[Given material start]
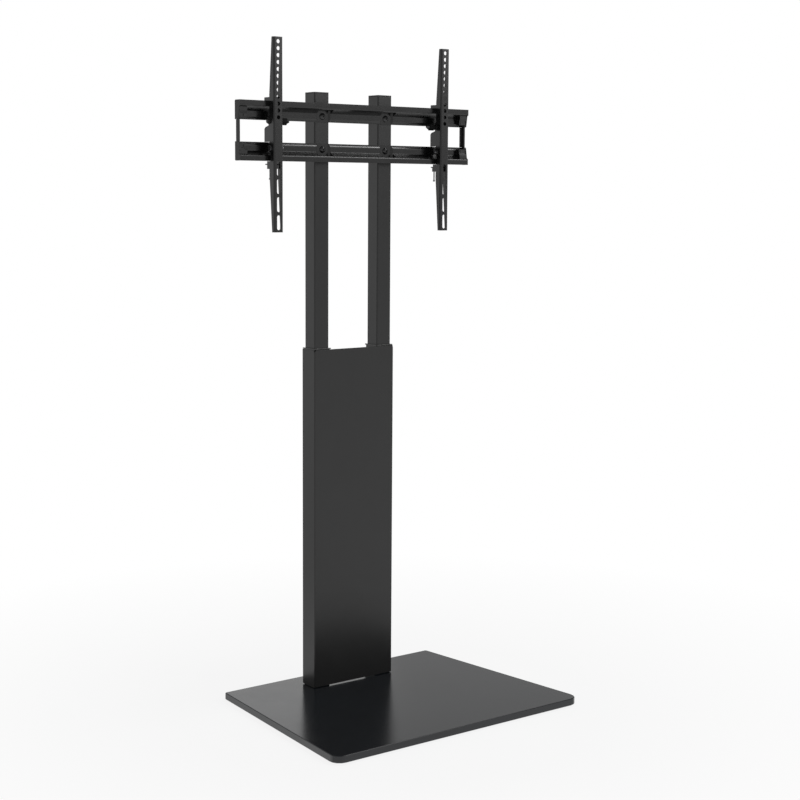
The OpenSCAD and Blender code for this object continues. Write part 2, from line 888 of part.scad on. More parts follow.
// Plug of the upper head, under the shelf and against the web
module head_plug() {
    web_face = web_y - plug_gap;
    difference() {
        across(rail_end - cap_plug, rail_end)
            difference() {
                polygon([
                    [cap_web_front, plug_foot], [web_face, plug_foot],
                    [web_face, shelf_face(web_face) - rail_t],
                    [web_face - rail_t, shelf_face(web_face - rail_t)],
                    [plug_front, shelf_face(plug_front)],
                    [plug_front, shelf_face(plug_front) - 3 * cap_screw_r],
                    [cap_web_front, plug_foot + 3 * cap_screw_r]
                ]);
                polygon([
                    [cap_web_front + rail_t, plug_foot + rail_t],
                    [web_face - rail_t, plug_foot + rail_t],
                    [web_face - rail_t, shelf_face(web_face) - 2 * rail_t],
                    [plug_front + 2 * rail_t, shelf_face(plug_front + 2 * rail_t) - 2 * rail_t]
                ]);
            }
        bar_y(cap_web_front - over, web_y + over, cap_screw_x, cap_screw_z,
            cap_screw_r / 2 + run_gap);
    }
}

// Moulded cap that closes both rails at one end and joins them by an angled strip
module rail_cap() color([0.1, 0.1, 0.1]) {
    face_back = web_y + rail_t;
    strip_x = rail_end + cap_t - cap_strip_step;
    gap_h = rail_gap_high - rail_gap_low;
    across(rail_end, rail_end + cap_t) {
        polygon(head_outline());
        translate([0, 2 * rails_mid])
            mirror([0, 1])
                polygon(head_outline());
    }
    across(strip_x - cap_t, strip_x) {
        translate([face_back - cap_strip_d, rail_gap_low + slide_gap])
            square([cap_strip_d, gap_h - 2 * slide_gap]);
        translate([face_back - cap_strip_d, 2 * rails_mid - plug_foot - rail_t])
            square([cap_strip_d - rail_t - plug_gap, 2 * (plug_foot + rail_t - rails_mid)]);
    }
    across(strip_x - cap_strip_w, strip_x)
        translate([face_back - cap_t, rail_gap_low + slide_gap])
            square([cap_t, gap_h - 2 * slide_gap]);
    head_plug();
    lower() head_plug();
}

module rail_cap_left() on_side(left) rail_cap();
module rail_cap_right() on_side(right) rail_cap();

// Small pan-head screws that hold the caps' plugs to the rails
module cap_screws() color([0.3, 0.3, 0.32]) {
    for (side = [left, right])
        for (z = [cap_screw_z, 2 * rails_mid - cap_screw_z]) {
            bar_y(cap_web_front, web_y + rail_t, side * cap_screw_x, z, cap_screw_r / 2);
            bar_y(cap_web_front - cap_screw_h, cap_web_front, side * cap_screw_x, z,
                cap_screw_r);
        }
}

// Outline of a bracket's side plate in Y and Z, clockwise from the front top
function hook_outline() = [
    [hook_y, hook_top - hook_t], [hook_y + hook_t, hook_top],
    [hook_back - hook_t / 2, hook_top], [hook_back, hook_top - hook_t / 2],
    [hook_back, hook_tip + shelf_h / 2],
    [hook_behind + rail_depth / 2, hook_tip], [hook_behind, hook_tip],
    [hook_behind, hook_seat], [hook_face, hook_seat], [hook_face, ear_top + rail_t],
    [ear_back, ear_top - rail_t], [ear_back, ear_low], [hook_back - 2 * rail_t, tongue_top],
    [hook_back, tongue_top - 2 * rail_t], [hook_back, tongue_low],
    [hook_face, tongue_low], [hook_face, foot_z], [foot_back, foot_z],
    [foot_back, hook_bottom], [hook_y + hook_sweep, hook_bottom],
    [hook_y, pivot_z - pivot_r]
];

// Points on an arc about a centre, from one angle to another
function arc_points(centre, r, a0, a1) = [
    for (k = [0:2 * bend_steps])
        let (a = a0 + (a1 - a0) * k / (2 * bend_steps))
        centre + r * [cos(a), sin(a)]
];

// Curved slot in which the tilt bolt travels, in Y and Z about the pivot
module tilt_slot(half) {
    pivot = [pivot_y, pivot_z];
    finish = tilt_start + tilt_max;
    ends = [for (a = [tilt_start, finish]) pivot + tilt_reach * [cos(a), sin(a)]];
    polygon(concat(
        arc_points(pivot, tilt_reach + half, tilt_start, finish),
        arc_points(ends[1], half, finish, finish + half_turn),
        arc_points(pivot, tilt_reach - half, finish, tilt_start),
        arc_points(ends[0], half, tilt_start + half_turn, tilt_start + 2 * half_turn)
    ));
}

// Channel bracket that hooks over the upper rail and stands in front of both
module hook_bracket(side) color([0.15, 0.15, 0.15]) {
    path = [
        [-hook_half + hook_t / 2, hook_back + over], [-hook_half + hook_t / 2, hook_y + hook_t / 2],
        [hook_half - hook_t / 2, hook_y + hook_t / 2], [hook_half - hook_t / 2, hook_back + over]
    ];
    lock_x = -side * lock_shift;
    translate([side * arm_x, 0, 0]) {
        difference() {
            intersection() {
                translate([0, 0, hook_bottom - over])
                    linear_extrude(hook_top - hook_bottom + 2 * over)
                        folded(path, hook_t, hook_t);
                across(-arm_w, arm_w)
                    polygon(hook_outline());
            }
            across(-arm_w, arm_w) {
                tilt_slot(tilt_r + slide_gap);
                translate([pivot_y, pivot_z])
                    circle(pivot_r + run_gap);
            }
            through(hook_y - over, hook_y + 2 * hook_t)
                translate([0, (ear_low + ear_top) / 2])
                    square([2 * hook_half - window_edge, ear_top - ear_low], center = true);
            through(hook_y - over, hook_y + hook_sweep + hook_t)
                translate([0, hook_bottom])
                    square([2 * hook_half - 2 * hook_t - 2 * over, 2 * (pivot_z - hook_bottom)],
                        center = true);
        }
        difference() {
            translate([-hook_half + hook_t, tab_front, tab_z])
                cube([2 * hook_half - 2 * hook_t, tab_back - tab_front, tab_t]);
            bar_z(tab_z - over, tab_z + tab_t + over, lock_x, lock_y, lock_r + run_gap);
        }
    }
}

module hook_bracket_left() hook_bracket(left);
module hook_bracket_right() hook_bracket(right);

// Shouldered pivot bolt through the bracket and both flanges of the arm
module pivot_bolt() color([0.3, 0.3, 0.31]) {
    head = arm_x + arm_w / 2 + slide_gap;
    tail = arm_x - arm_w / 2 - slide_gap - pivot_nut_h - pivot_tail;
    bar_x(tail, head, pivot_y, pivot_z, pivot_r);
    bar_x(head, head + pivot_head_h, pivot_y, pivot_z, pivot_head_r);
}

module pivot_bolt_left() on_side(left) pivot_bolt();
module pivot_bolt_right() on_side(right) pivot_bolt();

module pivot_nut() color([0.4, 0.4, 0.42]) {
    x = arm_x - arm_w / 2 - slide_gap - pivot_nut_h;
    difference() {
        translate([x, pivot_y, pivot_z])
            rotate([0, 90, 0])
                cylinder(h = pivot_nut_h, r = pivot_head_r, $fn = 6);
        bar_x(x - over, x + pivot_nut_h + over, pivot_y, pivot_z, pivot_r + run_gap);
    }
}

module pivot_nut_left() on_side(left) pivot_nut();
module pivot_nut_right() on_side(right) pivot_nut();

// Nut under the bracket's tab, for the lock screw
module lock_nut() color([0.35, 0.35, 0.36]) {
    x = arm_x - lock_shift;
    difference() {
        translate([x, lock_y, tab_z - lock_nut_h])
            cylinder(h = lock_nut_h, r = lock_nut_r, $fn = 6);
        bar_z(tab_z - lock_nut_h - over, tab_z + over, x, lock_y, lock_r + run_gap);
    }
}

module lock_nut_left() on_side(left) lock_nut();
module lock_nut_right() on_side(right) lock_nut();

// Lock screw that hangs loose under the bracket
module lock_screw() color([0.3, 0.3, 0.3]) {
    x = arm_x - lock_shift;
    bar_z(lock_bottom, lock_tip, x, lock_y, lock_r);
    difference() {
        bar_z(lock_bottom, lock_bottom + lock_head_h, x, lock_y, lock_head_r);
        translate([x, lock_y, lock_bottom - over])
            cylinder(h = lock_head_h / 2 + over, r = lock_r * 0.8, $fn = 6);
    }
}

module lock_screw_left() on_side(left) lock_screw();
module lock_screw_right() on_side(right) lock_screw();

// Outline of an arm's flange in Y and Z, with its relief for the lower lip
function flange_outline() = [
    [arm_y - over, arm_bottom], [arm_y + arm_end_d, arm_bottom],
    [arm_y + arm_mid_d, arm_bottom + arm_taper], [arm_y + arm_mid_d, relief_bottom - relief_sweep],
    [arm_y + relief_d, relief_bottom], [arm_y + relief_d, relief_top],
    [arm_y + arm_mid_d, relief_top + relief_sweep], [arm_y + arm_mid_d, arm_top - arm_taper],
    [arm_y + arm_end_d, arm_top], [arm_y - over, arm_top]
];

// Foot of the ear that carries the tilt bolt behind the flange's edge
function ear_outline() = [
    [arm_y + arm_end_d, tilt_z + 3 * ear_r], [arm_y + arm_end_d, tilt_z - 3 * ear_r],
    [arm_y + arm_mid_d, tilt_z - 2 * ear_r], [tilt_y + ear_r * sqrt(0.5), tilt_z - ear_r * sqrt(0.5)],
    [tilt_y + ear_r * sqrt(0.5), tilt_z + ear_r * sqrt(0.5)], [arm_y + arm_mid_d, tilt_z + 2 * ear_r]
];

// Channel arm with its row of round holes and its row of slots
module arm() color([0.2, 0.2, 0.2]) {
    x = arm_w / 2 - arm_t / 2;
    back = tilt_y + ear_r + over;
    path = [[-x, back], [-x, arm_y + arm_t / 2], [x, arm_y + arm_t / 2], [x, back]];
    translate([arm_x, 0, 0])
        difference() {
            intersection() {
                translate([0, 0, arm_bottom])
                    linear_extrude(arm_len)
                        folded(path, arm_t, arm_bend);
                across(-arm_w, arm_w) {
                    polygon(flange_outline());
                    polygon(ear_outline());
                    translate([tilt_y, tilt_z])
                        circle(ear_r);
                }
            }
            for (i = [0:hole_count - 1])
                bar_y(arm_y - over, arm_y + arm_t + over, 0,
                    arm_top - hole_first - i * hole_pitch, hole_r);
            for (i = [0:slot_count - 1])
                through(arm_y - over, arm_y + arm_t + over)
                    translate([0, arm_bottom + slot_last + i * slot_pitch]) {
                        square([2 * hole_r, slot_len - 2 * hole_r], center = true);
                        for (end = [left, right])
                            translate([0, end * (slot_len / 2 - hole_r)])
                                circle(hole_r);
                    }
            bar_x(-arm_w, arm_w, pivot_y, pivot_z, pivot_r + run_gap);
            bar_x(-arm_w, arm_w, tilt_y, tilt_z, tilt_r + run_gap);
        }
}

module arm_left() on_side(left) arm();
module arm_right() on_side(right) arm();

// Hexagon bolt that clamps the tilt, its tail on the inner side
module tilt_bolt() color([0.3, 0.3, 0.31]) {
    head = arm_x + arm_w / 2 + tilt_washer_t;
    tail = arm_x - arm_w / 2 - tilt_washer_t - tilt_knob_h - tilt_tail;
    bar_x(tail, head, tilt_y, tilt_z, tilt_r);
    translate([head, tilt_y, tilt_z])
        rotate([0, 90, 0])
            cylinder(h = tilt_head_h, r = tilt_head_r, $fn = 6);
}

module tilt_bolt_left() on_side(left) tilt_bolt();
module tilt_bolt_right() on_side(right) tilt_bolt();

module tilt_washers() color([0.4, 0.4, 0.42]) {
    for (x = [arm_x - arm_w / 2 - tilt_washer_t, arm_x + arm_w / 2])
        difference() {
            bar_x(x, x + tilt_washer_t, tilt_y, tilt_z, tilt_washer_r);
            bar_x(x - over, x + tilt_washer_t + over, tilt_y, tilt_z, tilt_r + run_gap);
        }
}

module tilt_washers_left() on_side(left) tilt_washers();
module tilt_washers_right() on_side(right) tilt_washers();

// Lobed knob that tightens the tilt bolt
module tilt_knob() color([0.06, 0.06, 0.06]) {
    x = arm_x - arm_w / 2 - tilt_washer_t - tilt_knob_h - slide_gap;
    translate([x, tilt_y, tilt_z])
        rotate([0, 90, 0])
            difference() {
                union() {
                    linear_extrude(tilt_knob_h * 0.7)
                        lobed(tilt_knob_r, 5);
                    cylinder(h = tilt_knob_h, r = tilt_washer_r);
                }
                translate([0, 0, -over])
                    cylinder(h = tilt_knob_h + 2 * over, r = tilt_r + run_gap);
            }
}

module tilt_knob_left() on_side(left) tilt_knob();
module tilt_knob_right() on_side(right) tilt_knob();

base_board();
foot_pads();
base_bolts();
base_washers();
outer_tube_left();
outer_tube_right();
tie_lower();
tie_upper();
column_cover();
cover_screws();
tube_bush_left();
tube_bush_right();
clamp_nut_left();
clamp_nut_right();
clamp_knob_left();
clamp_knob_right();
inner_post_left();
inner_post_right();
post_cap_left();
post_cap_right();
post_glide_left();
post_glide_right();
rail_top();
rail_bottom();
rail_bolts();
rail_washers();
rail_nuts();
rail_cap_left();
rail_cap_right();
cap_screws();
hook_bracket_left();
hook_bracket_right();
pivot_bolt_left();
pivot_bolt_right();
pivot_nut_left();
pivot_nut_right();
lock_nut_left();
lock_nut_right();
lock_screw_left();
lock_screw_right();
arm_left();
arm_right();
tilt_bolt_left();
tilt_bolt_right();
tilt_washers_left();
tilt_washers_right();
tilt_knob_left();
tilt_knob_right();
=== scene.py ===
"""Looks of a floor stand for a television, built round its packed model."""

import json
import math

import bmesh
import bpy
from mathutils import Matrix, Vector

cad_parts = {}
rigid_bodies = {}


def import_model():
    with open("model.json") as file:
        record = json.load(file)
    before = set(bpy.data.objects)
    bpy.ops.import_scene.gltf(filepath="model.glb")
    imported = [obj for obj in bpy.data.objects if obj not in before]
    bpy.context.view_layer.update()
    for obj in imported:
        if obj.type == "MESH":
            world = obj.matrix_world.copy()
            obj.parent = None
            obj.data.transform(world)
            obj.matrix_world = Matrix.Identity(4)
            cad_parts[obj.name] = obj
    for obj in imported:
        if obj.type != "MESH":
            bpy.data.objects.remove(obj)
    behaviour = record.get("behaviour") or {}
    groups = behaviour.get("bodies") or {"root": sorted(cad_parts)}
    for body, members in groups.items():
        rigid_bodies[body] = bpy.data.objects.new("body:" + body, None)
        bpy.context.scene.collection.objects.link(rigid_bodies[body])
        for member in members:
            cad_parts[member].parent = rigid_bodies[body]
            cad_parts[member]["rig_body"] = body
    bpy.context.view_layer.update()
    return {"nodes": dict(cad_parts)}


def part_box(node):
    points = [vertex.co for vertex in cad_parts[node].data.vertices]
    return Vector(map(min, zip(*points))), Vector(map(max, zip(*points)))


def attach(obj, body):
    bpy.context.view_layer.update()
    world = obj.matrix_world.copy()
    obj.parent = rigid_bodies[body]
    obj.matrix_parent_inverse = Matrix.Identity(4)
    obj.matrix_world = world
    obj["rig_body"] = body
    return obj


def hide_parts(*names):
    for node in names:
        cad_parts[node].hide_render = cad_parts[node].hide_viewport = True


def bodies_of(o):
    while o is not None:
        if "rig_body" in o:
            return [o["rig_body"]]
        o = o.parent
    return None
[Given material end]
Stated problem – Leave out every line without the string "Identity" and copy the rest.

Solution to the exercise –
            obj.matrix_world = Matrix.Identity(4)
    obj.matrix_parent_inverse = Matrix.Identity(4)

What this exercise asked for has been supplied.